La vidéosurveillance surexpose les quartiers populaires et les personnes vulnérables (personnes migrantes, racisées, minorités, sans-abris, etc.) au contrôle et à la répression policière. Ces caméras, couplées à des logiciels de traitement d’images amplifient les logiques de ségrégations socio-spatiales et les traitements discriminatoires par les autorités. La reconnaissance faciale, dans les cartons du gouvernement, repose entre autres sur ces réseaux de caméras : la technologie numérique décuple les risques énoncés ci-dessus.

Un moratoire sur l’installation de nouvelles caméras

La Ligue des droits humains dénonce la grande légèreté dans l’approche de la question par les pouvoirs publics.
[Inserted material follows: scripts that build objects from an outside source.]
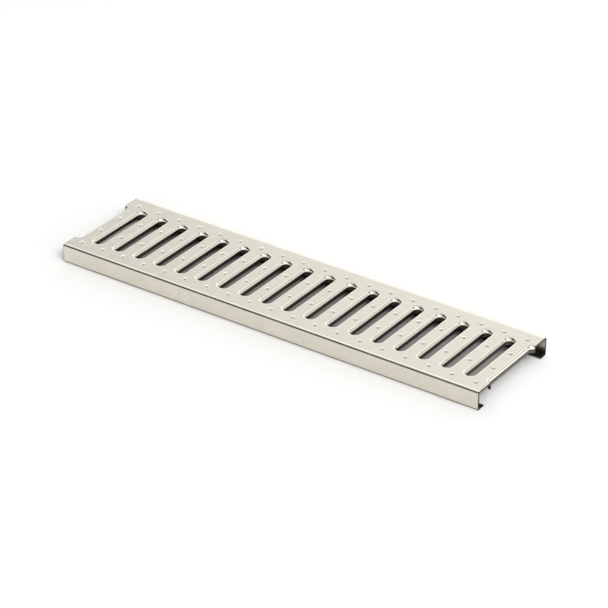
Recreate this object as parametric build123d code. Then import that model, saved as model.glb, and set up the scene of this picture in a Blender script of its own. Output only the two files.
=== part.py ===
"""Pressed steel grate for a drainage channel.

One piece of thin sheet steel. The flat deck has long folds down both sides and a flat lip
turned in at the foot of each, so that the section is a wide C lying on its open side. A row
of slots runs across the deck. The edge of each slot is drawn down into a short collar, which
stiffens the deck. Small round studs are pressed up between the slots for grip. The ends are
cut across a slot, so that each end shows a part of its collar.

X runs along the grate, Y across it and Z up. The origin is at the middle of the grate, on the
plane that its lips rest on. All sizes are in millimetres.
"""
from build123d import *
import os

# The folded sheet
sheet = 1.5
length = 500.0
width = 124.0
height = 20.0
fold_inside_radius = 0.4
lip_width = 10.0

# The slots: the clear opening between the walls of a collar, and the collar itself
slot_count = 18
slot_pitch = 26.4
slot_width = 10.0
slot_length = 80.0
collar_inside_radius = 1.5
collar_depth = 7.4

# The raised studs, in rows that run along the grate
stud_rows = 4
stud_row_pitch = 31.5
stud_diameter = 6.0
stud_height = 0.55

# Worked out from the sizes above
fold_radius = fold_inside_radius + sheet
collar_radius = collar_inside_radius + sheet
rim_width = slot_width + 2 * collar_radius
rim_length = slot_length + 2 * collar_radius
end_centre = (rim_length - rim_width) / 2
collar_count = slot_count + 2
land_count = slot_count + 1
stud_ball = ((stud_diameter / 2) ** 2 + stud_height**2) / (2 * stud_height)


def folded_sheet():
    """The C-shaped channel section, swept along the whole grate, before the deck is pressed."""
    with BuildSketch(Plane.YZ) as section:
        with Locations((0, height / 2)):
            RectangleRounded(width, height, fold_radius)
            RectangleRounded(
                width - 2 * sheet, height - 2 * sheet, fold_inside_radius, mode=Mode.SUBTRACT
            )
        with Locations((0, sheet / 2)):
            Rectangle(width - 2 * lip_width, sheet, mode=Mode.SUBTRACT)
    return extrude(section.sketch, amount=length / 2, both=True)


def collar_section():
    """Cross-section of a collar: a quarter bend from the deck, then a short straight wall."""
    rim = rim_width / 2
    wall = slot_width / 2
    with BuildSketch(Plane.XZ) as section:
        with BuildLine():
            CenterArc((rim, -collar_radius), collar_radius, 90, 90)
            Polyline(
                (wall, -collar_radius),
                (wall, -collar_depth),
                (wall + sheet, -collar_depth),
                (wall + sheet, -collar_radius),
            )
            CenterArc((rim, -collar_radius), collar_inside_radius, 180, -90)
            Line((rim, -sheet), (rim, 0))
        make_face()
    return section.sketch


def collar():
    """One closed collar round a slot that lies along Y, with its rim at the height of the deck."""
    section = collar_section()
    side = extrude(section, amount=end_centre, both=True)
    at_end = Pos(0, end_centre, 0) * section
    end = revolve(at_end, Axis((0, end_centre, 0), (0, 0, 1)), revolution_arc=180)
    half = side + end
    return Pos(0, 0, height) * (half + Rot(0, 0, 180) * half)


def rim_opening():
    """What a collar takes out of the flat deck."""
    outline = SlotOverall(rim_length, rim_width, rotation=90)
    return extrude(Pos(0, 0, height - sheet) * outline, amount=sheet)


def stud_cap():
    """The part of a stud that stands above the deck: the top of a ball."""
    ball = Pos(0, 0, height + stud_height - stud_ball) * Sphere(stud_ball)
    above = Pos(0, 0, height + stud_ball) * Box(2 * stud_ball, 2 * stud_ball, 2 * stud_ball)
    return ball & above


def grate():
    slots = GridLocations(slot_pitch, 1, collar_count, 1)
    studs = GridLocations(slot_pitch, stud_row_pitch, land_count, stud_rows)
    opening = rim_opening()
    rim = collar()
    stud = stud_cap()
    hollow = Pos(0, 0, -sheet) * stud

    body = folded_sheet()
    body = body - [place * opening for place in slots]
    body = body + [place * rim for place in slots] + [place * stud for place in studs]
    body = body - [place * hollow for place in studs]
    reach = Pos(0, 0, height / 2) * Box(length, 2 * width, 2 * height)
    return body & reach


os.makedirs("parts", exist_ok=True)
export_step(grate(), "parts/grate.step")
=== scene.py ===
"""Looks of the channel grate: satin stainless steel on a plain white studio floor.

All lengths are in metres, in the part's own frame: X along the grate, Y across it and Z up.
"""
import math

import bpy
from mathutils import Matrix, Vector


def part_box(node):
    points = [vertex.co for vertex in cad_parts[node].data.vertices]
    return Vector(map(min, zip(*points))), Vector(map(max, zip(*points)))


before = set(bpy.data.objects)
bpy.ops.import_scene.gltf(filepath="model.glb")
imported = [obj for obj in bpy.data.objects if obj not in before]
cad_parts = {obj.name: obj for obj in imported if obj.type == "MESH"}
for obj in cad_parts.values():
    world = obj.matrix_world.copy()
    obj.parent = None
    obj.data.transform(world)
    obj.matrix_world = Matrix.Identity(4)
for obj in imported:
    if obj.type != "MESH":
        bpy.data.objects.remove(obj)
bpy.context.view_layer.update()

# The grate's own measures, from the frame: half its length and width, and the height of its deck
STUD_HEIGHT = 0.00055
HALF_LENGTH, HALF_WIDTH, STUD_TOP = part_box("grate")[1]
DECK = STUD_TOP - STUD_HEIGHT

# Camera, at the photograph's place: where it stands, the point that it looks at and its lens
CAMERA_PLACE = Vector((1.4196, -2.0176, 1.4353))
CAMERA_AIM = Vector((0.0213, -0.0203, 0.0200))
CAMERA_LENS = 169.3
CAMERA_SENSOR = 36.0

# Studio floor, a hair below the lips: white paint, with a soft-edged grey patch of painted shade
# under the grate
FLOOR_SIZE = 8.0
FLOOR_DROP = 0.0002
FLOOR_WHITE = 0.98
FLOOR_SHADE = 0.70
SHADE_PATCH_HALF_LENGTH = HALF_LENGTH - 0.024
SHADE_PATCH_HALF_WIDTH = HALF_WIDTH - 0.012
SHADE_PATCH_EDGE = 0.020

# The room as the steel and the floor see it: rounds of soft light on its walls and ceiling. Each
# ring of them has its angle up from level and their radius, in degrees, and then the strength of
# each round by its angle from +Y toward +X. The small ones lie about where the deck mirrors the
# room. A round is even over ROUND_CORE of its radius and fades from there.
WIDE = 32
SMALL = 17
ROUND_CORE = 0.2
RINGS = [
    (6, WIDE, {-110: 0.3, 15: 0.6, 50: 1.0, 100: 1.2, 150: 1.2}),
    (30, WIDE, {-35: 0.2, -10: 0.7, 20: 0.5, 110: 0.7, 170: 1.4}),
    (52, WIDE, {-85: 0.3, 40: 0.6, 110: 0.9}),
    (82, WIDE, {0: 0.8}),
    (10, SMALL, {-45: 0.9, -30: 0.6, 0: 0.7}),
    (27, SMALL, {-60: 0.7, -30: 0.45}),
    (44, SMALL, {-75: 0.6, -50: 0.6}),
]

# The lamp: a large square of slightly warm light, with its side in metres and power in watts
LAMP_WAY = Vector((0.63, -0.36, 0.69))
LAMP_DISTANCE = 14.0
LAMP_SIDE = 4.6
LAMP_POWER = 830.0
LAMP_TINT = (1.0, 0.97, 0.93)

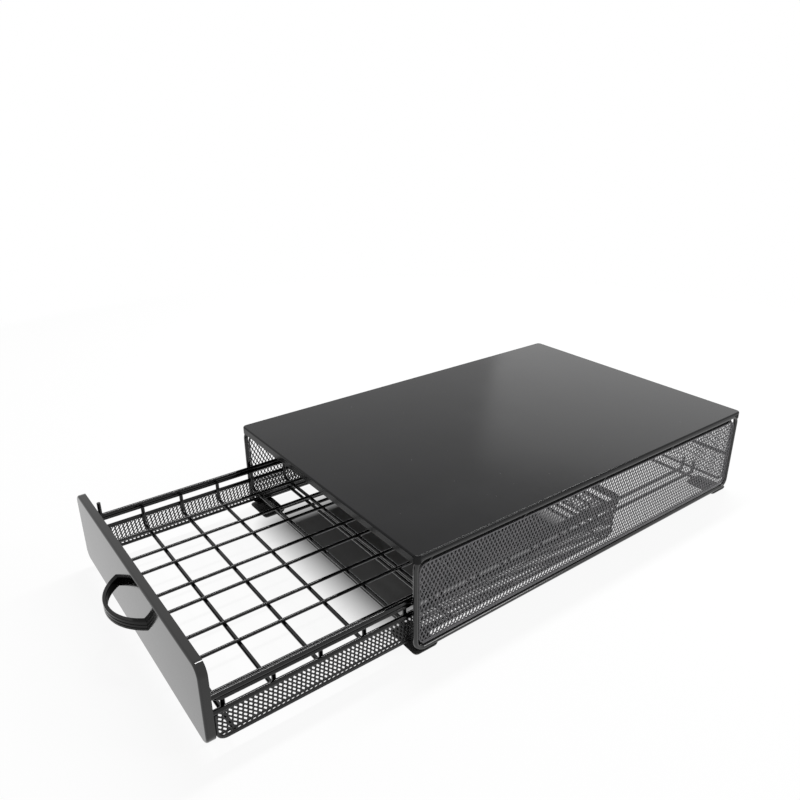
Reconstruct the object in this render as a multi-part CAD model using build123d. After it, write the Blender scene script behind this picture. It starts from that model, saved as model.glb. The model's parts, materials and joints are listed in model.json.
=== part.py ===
"""Coffee pod drawer: a low mesh-sided steel cabinet with one wire drawer, photographed partly open.

Millimetres. +X is to the right seen from the front, +Y runs from the front to the back and +Z is up.
The origin is on the table, midway along and across the whole object with its drawer as it stands.
"""
import math
import os

from build123d import *

os.makedirs("parts", exist_ok=True)

# ---- driving dimensions -------------------------------------------------------------------------
cabinet_width = 296.0
cabinet_depth = 445.0
cabinet_height = 96.0
drawer_opening = 171.0        # how far the drawer stands out of the cabinet
weld_gap = 0.1                # room left between pieces that are welded together
seat_gap = 0.2                # room left round a mesh edge in its channel

# deck
sheet_thickness = 0.8
sheet_corner_radius = 5.0
deck_fold_radius = 1.5        # outside of the fold between the deck and its lips
cutter_margin = 1.0           # how far a cutting block reaches past what it trims
front_lip_height = 7.5
side_lip_height = 3.0
hem_width = 6.0               # the side hem's return under the deck
top_rail_thickness = 1.5
top_rail_height = 9.0
top_rail_inset = 6.5          # deck edge to the rail's outer face
crossbar_wire = 4.0
crossbar_setback = 15.0       # first and last crossbar, in from the deck's ends
crossbar_count = 5

# side frames and mesh panels
frame_wire = 5.0
frame_corner_radius = 9.0
panel_gap = 0.5               # frame wire to mesh channel
top_slot = 2.5                # the wider gap along the top of the panel
border_width = 3.0
border_thickness = 2.8
border_wall = 0.8
border_corner_radius = 8.0
mesh_thickness = 0.9
tie_thickness = 1.4
tie_lean = 4.0                # how far a tie's top end lies behind its lower end

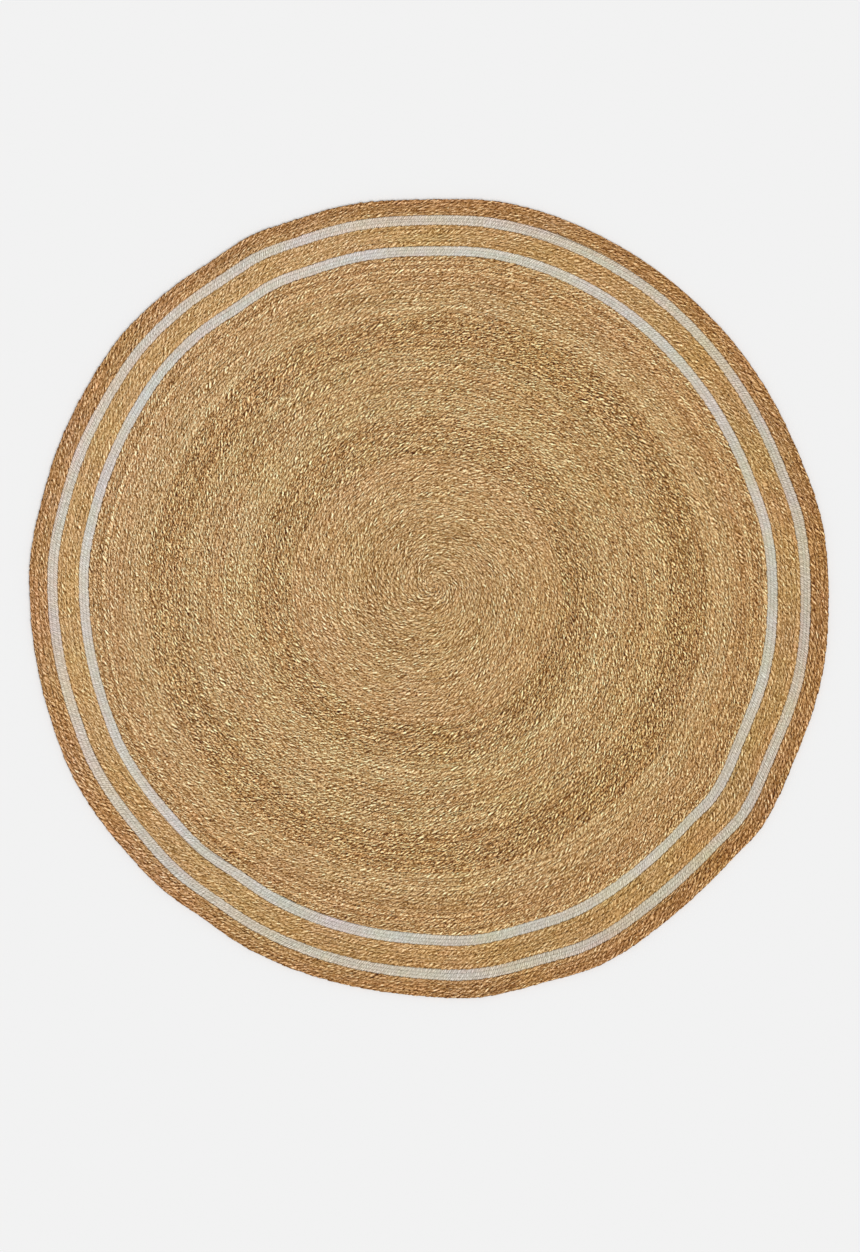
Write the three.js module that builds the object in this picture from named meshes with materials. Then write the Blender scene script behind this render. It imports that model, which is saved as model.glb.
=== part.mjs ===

Alors que la surveillance permanente de l’espace public, dorénavant largement couplée à des logiciels d’analyse d’images, constitue une mesure particulièrement invasive, les autorités semblent considérer la vidéosurveillance comme un outil banal.

Avec Technopolice BXL, la Ligue exige des autorités un moratoire sur l’installation de nouvelles caméras, tant qu’un débat sérieux ne sera pas mené sur leur utilité. Un tel débat doit permettre d’explorer les alternatives à cette logique sécuritaire, qui s’appuient sur les solidarités locales et la justice sociale.